Speaking after a brief promotional video on Allston and Cambridge’s combined role as “a campus for Harvard’s next century,” Faust said that she expects the new development will bring “new energy to the intersection between Harvard and the Allston community.”
Faust and Menino both spoke about the successful relationship between the University and the city, with each emphasizing the congenial relations under their respective administrations.
After remarks by the two leaders, representatives from Samuels & Associates spoke about the importance of the Barry’s Corner project, the “launching point” for Harvard’s Institutional Master Plan for Allston, according to Leslie G. Cohen, the senior vice president of development at Samuels & Associates.
Allston community members who gathered for the groundbreaking, which featured catered food from Clover and The Taco Truck, expressed their support for the new development, even if the planning process has been taxing.

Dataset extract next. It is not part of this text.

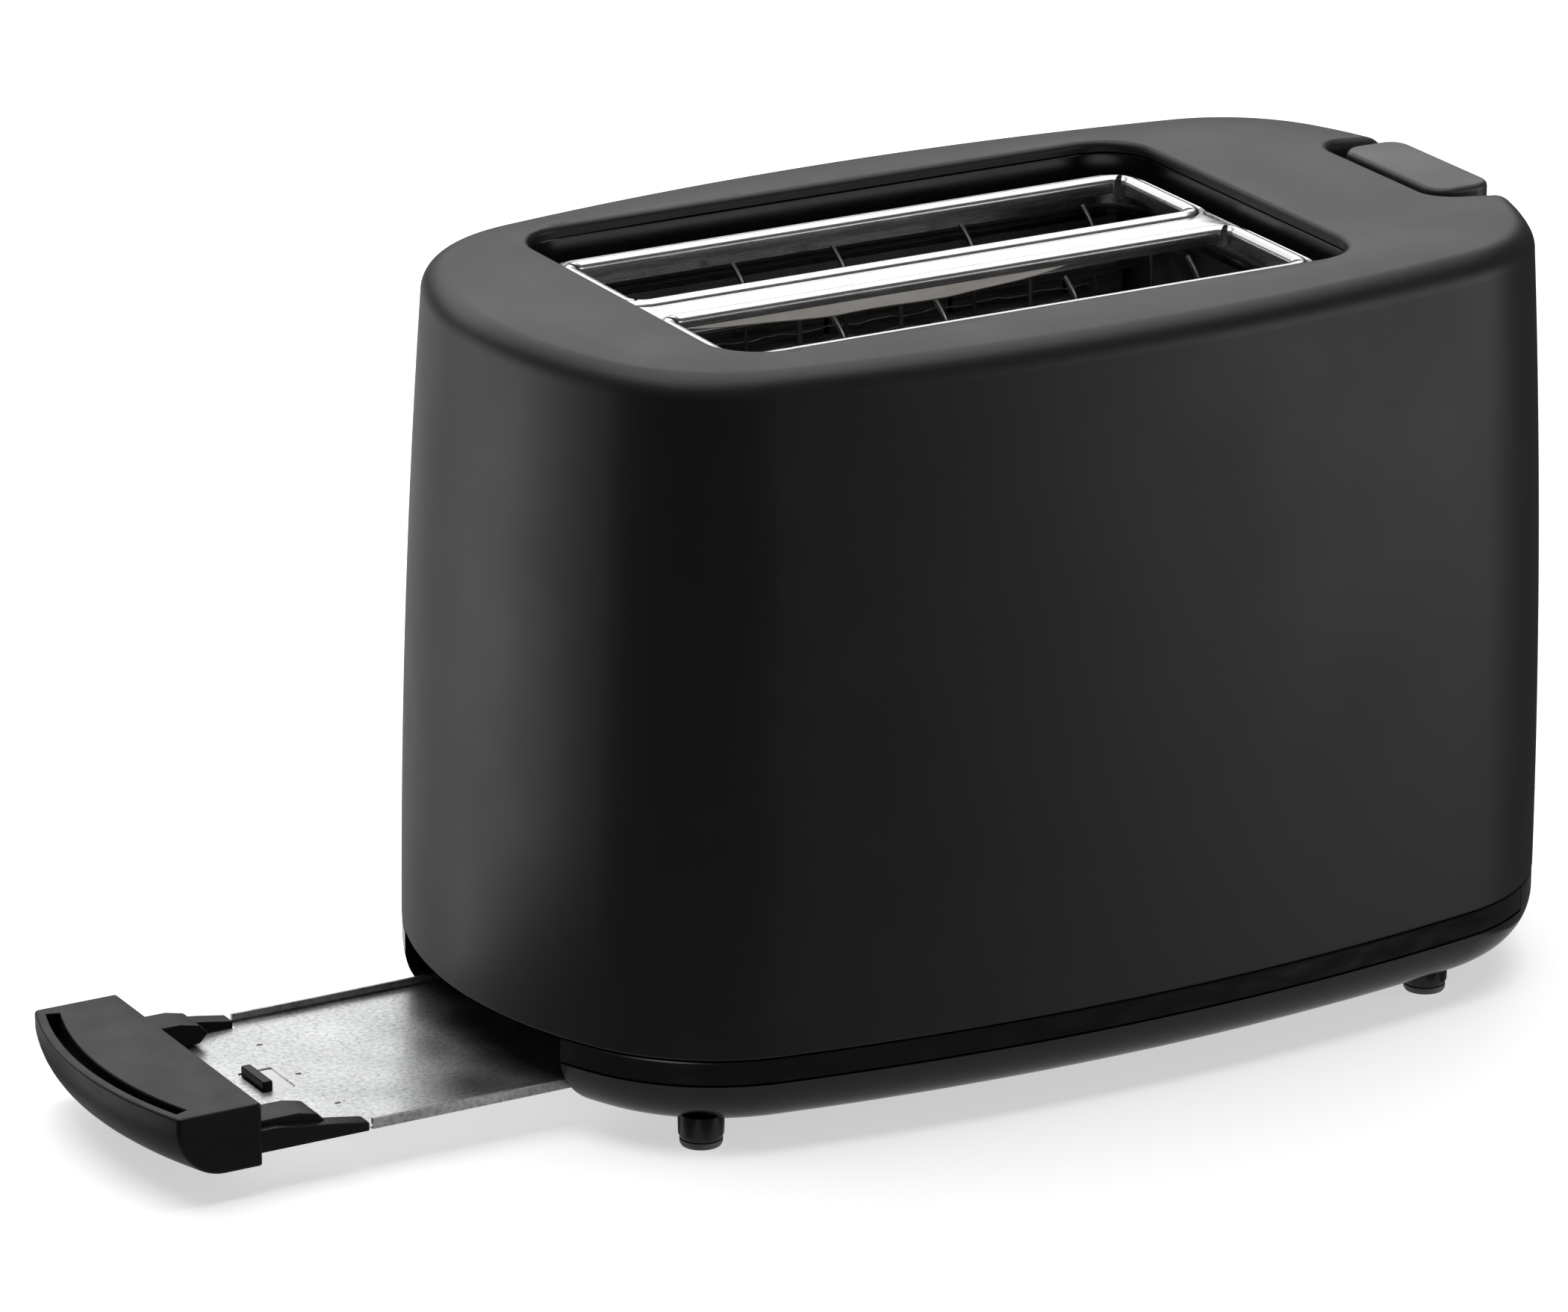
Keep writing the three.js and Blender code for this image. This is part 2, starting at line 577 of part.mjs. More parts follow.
function leverKnob() {
  const { left, right, half, top, height, radius, bevel } = KNOB;
  const shape = roundedRect(left + bevel, right - bevel, -half + bevel, half - bevel, radius - bevel);
  const pad = new THREE.ExtrudeGeometry(shape, {
    depth: height - 2 * bevel,
    bevelSize: bevel,
    bevelThickness: bevel,
    bevelSegments: 2,
    curveSegments: 4,
  }).translate(0, 0, top - height + bevel);
  const side = ARM.half + GAP;
  const socket = box(left - 5, ARM.end + GAP, -side, side, ARM.low - GAP, ARM.high + GAP);
  return cut(pad, [socket]);
}

// The upright plate that carries the racks and runs on the guide rod.
function carriage() {
  const { x, bottom, top, half, thickness } = CARRIAGE;
  const panel = box(x, x + thickness, -half, half, bottom, top);
  const lowEar = box(x, EAR.reach, -EAR.outer, EAR.outer, bottom, bottom + thickness);
  const highEar = box(x, EAR.reach, EAR.inner, EAR.outer, top - thickness, top);
  const rodHole = pillar(ROD.x, ROD.y, ROD.radius + GAP, 0, REACH, 12);
  return cut(join([panel, lowEar, highEar]), [rodHole]);
}

function breadRack(y) {
  const foot = CARRIAGE.x - GAP;
  const { bottom, half, thickness } = RACK_TAB;
  const web = box(RACK.left, foot, y - 0.5, y + 0.5, RACK.bottom, RACK.top - 1);
  const tab = box(foot - thickness, foot, y - half, y + half, bottom, RACK.top - 1);
  const fingers = RACK.fingers.map((x) => (
    box(x - 3, x + 3, y - RACK.half, y + RACK.half, RACK.top - 1.5, RACK.top - 0.5)
  ));
  return join([web, tab, ...fingers]);
}

class Helix extends THREE.Curve {
  constructor(radius, bottom, top, turns) {
    super();
    Object.assign(this, { radius, bottom, top, turns });
  }

  getPoint(t, target = new THREE.Vector3()) {
    const angle = t * this.turns * 2 * Math.PI;
    const z = THREE.MathUtils.lerp(this.bottom, this.top, t);
    return target.set(this.radius * Math.cos(angle), this.radius * Math.sin(angle), z);
  }
}

function liftSpring() {
  const bottom = CARRIAGE.bottom + CARRIAGE.thickness + SPRING.wire + GAP;
  const top = SHELF.high - SPRING.wire - GAP;
  const helix = new Helix(SPRING.radius, bottom, top, SPRING.turns);
  return wire(helix, SPRING.wire, 4, SPRING.turns * 8).translate(ROD.x, -ROD.y, 0);
}

function magnetCore() {
  const { x, reach, half, bottom, base, top, pole } = MAGNET;
  return join([
    box(x - reach, x + reach, -half, half, bottom, base),
    pillar(x, 0, pole, base - 1, top, 12),
    box(x - 4, x + 4, -half, -half + 1.6, base - 1, top),
    box(x - 4, x + 4, half - 1.6, half, base - 1, top),
  ]);
}

function magnetCoil() {
  const { inner, outer, bottom, top } = COIL;
  const profile = [[inner, bottom], [outer, bottom], [outer, top], [inner, top], [inner, bottom]];
  const points = profile.map(([r, z]) => new THREE.Vector2(r, z));
  return new THREE.LatheGeometry(points, 16).rotateX(Math.PI / 2).translate(MAGNET.x, 0, 0);
}

// ---- Controls -------------------------------------------------------------------------------

// Where the housing's outer face stands at the lever end.
function wallX(y, z) {
  const centre = BODY_CENTRE + BODY_LEAN * (z - SEAM_Z) + CENTRES.end.x;
  return centre + Math.sqrt((END_BOW - wallInset(z)) ** 2 - y ** 2);
}

function browningDial() {
  const { back, front, radius, bore } = DIAL;
  const profile = [
    [0, front], [radius - 1.2, front], [radius, front - 1.2], [radius, back], [bore, back],
    [bore, front - 5], [0, front - 5],
  ];
  const points = profile.map(([r, x]) => new THREE.Vector2(r, x)).reverse();
  const turned = new THREE.LatheGeometry(points, 24).rotateZ(-Math.PI / 2).translate(0, 0, DIAL.z);
  return cut(turned, [box(front - 0.9, front + 5, -0.8, 0.8, DIAL.z + 2, DIAL.z + radius + 5)]);
}

function dialPotentiometer() {
  return join([
    box(BOARD_X + BOARD_THICKNESS + GAP, BOARD_X + 10, -8.5, 8.5, DIAL.z - 8.5, DIAL.z + 8.5),
    shaftX(0, DIAL.z, 2.9, BOARD_X + 9, DIAL.front - 6, 12),
  ]);
}

function pushButton(y) {
  const face = wallX(y, BUTTON.z) + BUTTON.stand;
  const flangeEdge = Math.abs(y) + BUTTON.width / 2 + 1;
  const backFlange = wallX(flangeEdge, BUTTON.z + BUTTON.height) - WALL - BUTTON.stand;
  return join([
    buttonHole(y, 0, backFlange, face),
    buttonHole(y, 1, backFlange, backFlange + 1.2),
    shaftX(y, BUTTON.z, 1.8, BOARD_X + 8.6, backFlange + 0.5, 8),
  ]);
}

function pushSwitch(y) {
  return join([
    box(BOARD_X + BOARD_THICKNESS + GAP, BOARD_X + 5.4, y - 3, y + 3, BUTTON.z - 3, BUTTON.z + 3),
    shaftX(y, BUTTON.z, 1.6, BOARD_X + 5, BOARD_X + 6.7, 8),
  ]);
}

function contactBlade(y) {
  const outline = [[104, 26.4], [112, 26.4], [112, 27], [106, 27], [101.8, 31], [101.2, 30.6]];
  return sideSlab(outline, y - 2, y + 2);
}

// ---- Crumb tray -----------------------------------------------------------------------------

function crumbTray() {
  const { front, back, half, floor, wall } = TRAY;
  const deck = floor + TRAY_SHEET;
  const inner = half - TRAY_HEM;
  const pan = cut(box(front, back, -half, half, floor, floor + wall), [
    box(front - 1, back - TRAY_HEM, -inner, inner, deck, REACH),
  ]);
  const tongue = box(TONGUE.front, front + 1, -TONGUE.half, TONGUE.half, floor, deck);
  const window = box(WINDOW.front, WINDOW.back, -WINDOW.half, WINDOW.half, 0, REACH);
  return cut(join([pan, tongue]), [window]);
}

// The handle's section at a distance y from its middle, as points in X and Z.
function handleSection(y) {
  const { back, middle, bottom, top } = HANDLE;
  const { rim, chamfer, depth } = FASCIA;
  const front = middle + HANDLE_BOW - Math.sqrt(HANDLE_BOW ** 2 - y ** 2);
  const nose = top - rim;
  const points = [
    [back, bottom], [back, top], [front + chamfer, top], [front, top - chamfer], [front, nose],
  ];
  for (let i = 1; i <= 4; i += 1) {
    const angle = ((i / 4) * Math.PI) / 2;
    points.push([front + depth * (1 - Math.cos(angle)), nose - (nose - bottom) * Math.sin(angle)]);
  }
  return points.reverse().map(([x, z]) => new THREE.Vector3(x, y, z));
}

function handleBody() {
  const steps = 10;
  const sections = Array.from({ length: steps + 1 }, (_, i) => (
    handleSection(THREE.MathUtils.lerp(-HANDLE.half, HANDLE.half, i / steps))
  ));
  return loft(sections, (p) => new THREE.Vector2(p.x, -p.z));
}

// The finger groove that follows the bowed front edge.
function gripGroove() {
  const { middle, half, top } = HANDLE;
  const { margin, near, far, depth } = GROOVE;
  const centre = middle + HANDLE_BOW;
  const reach = Math.asin((half - margin) / HANDLE_BOW);
  const shape = new THREE.Shape();
  shape.absarc(centre, 0, HANDLE_BOW - near, Math.PI + reach, Math.PI - reach, true);
  shape.absarc(centre, 0, HANDLE_BOW - far, Math.PI - reach, Math.PI + reach, false);
  return slab(shape, top - depth, REACH, 6);
}

// A tapered rail at one side of the tongue, with the chamfered hook that clips over it.
function handleRail(side) {
  const root = HANDLE.back - 2;
  const low = HANDLE.bottom + 2.6;
  const rail = [
    [root, low], [RAIL.end, low], [RAIL.end, low + 2.2], [HANDLE.back + 4, low + 4.6], [root, low + 4.6],
  ];
  const seat = TRAY.floor + TRAY_SHEET + GAP;
  const hook = [
    [root, seat], [HOOK.front, seat], [HOOK.tip, seat + 2.4], [HOOK.front, seat + 4.6], [root, seat + 5.4],
  ];
  return [[rail, RAIL], [hook, HOOK]].map(([outline, { inner, outer }]) => (
    sideSlab(outline, Math.min(side * inner, side * outer), Math.max(side * inner, side * outer))
  ));
}

function trayHandle() {
  const socket = TONGUE.half + GAP;
  const tongueSocket = box(
    TONGUE.front - GAP, REACH, -socket, socket, TRAY.floor - GAP, TRAY.floor + TRAY_SHEET + GAP,
  );
  const { half, front, back } = LATCH;
  const latch = [
    box(HANDLE.back - 2, back, -half, half, TRAY.floor - 2.2, TRAY.floor - GAP),
    box(front, back, -half, half, TRAY.floor - 1, TRAY.floor + 2.6),
  ];
  const solidParts = join([handleBody(), ...handleRail(-1), ...handleRail(1)]);
  return join([cut(solidParts, [gripGroove(), tongueSocket]), ...latch]);
}

// ---- Assembly -------------------------------------------------------------------------------

const toaster = new THREE.Group();

function add(parent, name, geometry, material, position = [0, 0, 0]) {
  const mesh = new THREE.Mesh(geometry, material());
  mesh.name = name;
  mesh.position.set(...position);
  parent.add(mesh);
}

function addHousing() {
  add(toaster, 'housing_shell', housingShell(), MATTE_BLACK);
  add(toaster, 'trench_liner', trenchLiner(), GLOSS_BLACK);
  add(toaster, 'top_plate', topPlate(), STAINLESS);
}

function addBase() {
  add(toaster, 'base_skirt', baseSkirt(), GLOSS_BLACK);
  add(toaster, 'bottom_pan', bottomPan(), GLOSS_BLACK);
  FOOT_PLACES.forEach(([x, y], i) => add(toaster, `foot_pad_${i + 1}`, footPad(), RUBBER, [x, y, 0]));
  BOSS_PLACES.forEach(([x, y], i) => add(toaster, `pan_screw_${i + 1}`, panScrew(), GALVANISED, [x, y, 0]));
  add(toaster, 'cord_inlet_bush', cordInlet(), DARK_GREY);
}

function orderedRibbon(a, b) {
  return heaterRibbon(Math.min(a, b), Math.max(a, b));
}

function addOven() {
  add(toaster, 'chassis_end_left', leftEndPlate(), GALVANISED);
  add(toaster, 'chassis_end_lever', leverEndPlate(), GALVANISED);
  const sides = [['front', -1], ['back', 1]];
  const face = BOARD.thickness / 2 + 0.1;
  sides.forEach(([name, side]) => {
    const inner = side * (BOARD.y - face);
    const middle = side * face;
    const thickness = side * RIBBON.thickness;
    add(toaster, `reflector_${name}`, reflector(side), GALVANISED);
    add(toaster, `mica_board_${name}`, micaBoard(side * BOARD.y), MICA);
    add(toaster, `heater_ribbon_${name}`, orderedRibbon(inner, inner - thickness), NICHROME);
    add(toaster, `heater_ribbon_middle_${name}`, orderedRibbon(middle, middle + thickness), NICHROME);
    add(toaster, `slot_end_guide_${name}`, slotEndGuide(side * SLOT.y), DARK_STEEL);
    add(toaster, `bread_guide_${name}_outer`, breadGuide(side * (SLOT.y + GUIDE.offset), side), STAINLESS);
    add(toaster, `bread_guide_${name}_inner`, breadGuide(side * (SLOT.y - GUIDE.offset), -side), STAINLESS);
  });
  add(toaster, 'mica_board_middle', micaBoard(0), MICA);
}

function armaturePlate() {
  const { left, right, half, drop, gap } = ARMATURE;
  return box(left, right, -half, half, CARRIAGE.bottom - drop, CARRIAGE.bottom - gap);
}

function controlBoard() {
  return box(BOARD_X, BOARD_X + BOARD_THICKNESS, -34, 34, 30, 79);
}

function addLever() {
  add(toaster, 'lever_knob', leverKnob(), DARK_GREY);
  add(toaster, 'lever_arm', leverArm(), GALVANISED);
  add(toaster, 'carriage', carriage(), GALVANISED);
  add(toaster, 'bread_rack_front', breadRack(-SLOT.y), STAINLESS);
  add(toaster, 'bread_rack_back', breadRack(SLOT.y), STAINLESS);
  add(toaster, 'armature_plate', armaturePlate(), DARK_STEEL);
  add(toaster, 'guide_rod', pillar(ROD.x, ROD.y, ROD.radius, ROD.bottom, ROD.top, 12), STAINLESS);
  add(toaster, 'lift_spring', liftSpring(), STAINLESS);
  add(toaster, 'magnet_core', magnetCore(), DARK_STEEL);
  add(toaster, 'magnet_coil', magnetCoil(), COPPER);
}

function addControls() {
  add(toaster, 'browning_dial', browningDial(), DARK_GREY);
  add(toaster, 'dial_potentiometer', dialPotentiometer(), DARK_STEEL);
  ['cancel', 'reheat', 'defrost'].forEach((name, i) => {
    add(toaster, `button_${name}`, pushButton(BUTTON_Y[i]), DARK_GREY);
    add(toaster, `switch_${name}`, pushSwitch(BUTTON_Y[i]), NYLON);
  });
  add(toaster, 'control_board', controlBoard(), BOARD_GREEN);
  add(toaster, 'contact_blade_front', contactBlade(-5), COPPER);
  add(toaster, 'contact_blade_back', contactBlade(5), COPPER);
  add(toaster, 'terminal_block', box(104, 116, 18, 42, 20, 32), NYLON);
}

function addTray() {
  add(toaster, 'crumb_tray', crumbTray(), GALVANISED);
  add(toaster, 'tray_handle', trayHandle(), GLOSS_BLACK);
}

addHousing();
addBase();
addOven();
addLever();
addControls();
addTray();
toaster.position.x = -(HANDLE.middle + DIAL.front) / 2;

export default toaster;
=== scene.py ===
"""Looks of a two-slice pop-up toaster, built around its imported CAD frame.

Lengths are in millimetres and X is counted from the middle of the bread slots; mesh_object() turns
them into metres in the row frame. Only the lights and the camera are placed in metres.
"""

import math

import bmesh
import bpy
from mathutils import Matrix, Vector
from mathutils.geometry import tessellate_polygon


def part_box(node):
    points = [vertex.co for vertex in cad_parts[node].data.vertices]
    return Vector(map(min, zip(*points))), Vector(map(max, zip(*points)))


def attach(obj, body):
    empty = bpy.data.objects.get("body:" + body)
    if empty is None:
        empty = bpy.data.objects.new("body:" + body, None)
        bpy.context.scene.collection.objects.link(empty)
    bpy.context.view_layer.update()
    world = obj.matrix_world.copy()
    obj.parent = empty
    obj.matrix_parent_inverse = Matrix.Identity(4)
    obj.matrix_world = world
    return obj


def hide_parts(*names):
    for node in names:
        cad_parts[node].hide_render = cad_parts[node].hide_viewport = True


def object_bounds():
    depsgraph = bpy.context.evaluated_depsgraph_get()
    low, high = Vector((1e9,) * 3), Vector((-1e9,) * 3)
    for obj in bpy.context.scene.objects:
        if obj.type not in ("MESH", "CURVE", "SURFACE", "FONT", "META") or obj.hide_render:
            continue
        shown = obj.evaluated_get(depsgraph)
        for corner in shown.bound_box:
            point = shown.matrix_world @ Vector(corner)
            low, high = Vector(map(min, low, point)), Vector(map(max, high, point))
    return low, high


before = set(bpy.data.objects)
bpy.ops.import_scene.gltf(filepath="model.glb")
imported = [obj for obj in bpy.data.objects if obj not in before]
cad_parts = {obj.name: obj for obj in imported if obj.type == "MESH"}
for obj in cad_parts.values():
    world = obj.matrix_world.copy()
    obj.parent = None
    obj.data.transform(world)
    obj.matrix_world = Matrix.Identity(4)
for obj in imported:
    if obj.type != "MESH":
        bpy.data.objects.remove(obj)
CAD_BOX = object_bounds()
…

“I’m really excited, I think it’s great. Anything is better than a parking lot,” Allston resident Jessica Robertson said, gesturing out the window of the Education Portal. In particular, she said that the new gathering spaces are much needed, noting that the state senator from the area holds his office hours at the Swiss Bakers cafe for lack of other options.
Robertson said that she hopes the development can begin mending relations between the University and the neighborhood after a difficult planning process.
“I hope that we can build some trust...improve the process going forward as people regain trust,” Robertson said.
Kathy Moody, an Allston resident and employee at Harvard Business School, added her own support and said she looks forward to new shopping options in the development. “We’ve lived in this neighborhood for 32 years. It’s nice to see progress,” she said.
Even detractors of the project said that Harvard has been diligent about listening to community feedback. Robert Breslin, an Allston resident and a Harvard-employed accountant, said that although he believes there are too few parking spaces in the project, the planning was done responsively.
“There’ve been so many meetings. They’ve been very good in working with the community,” he added.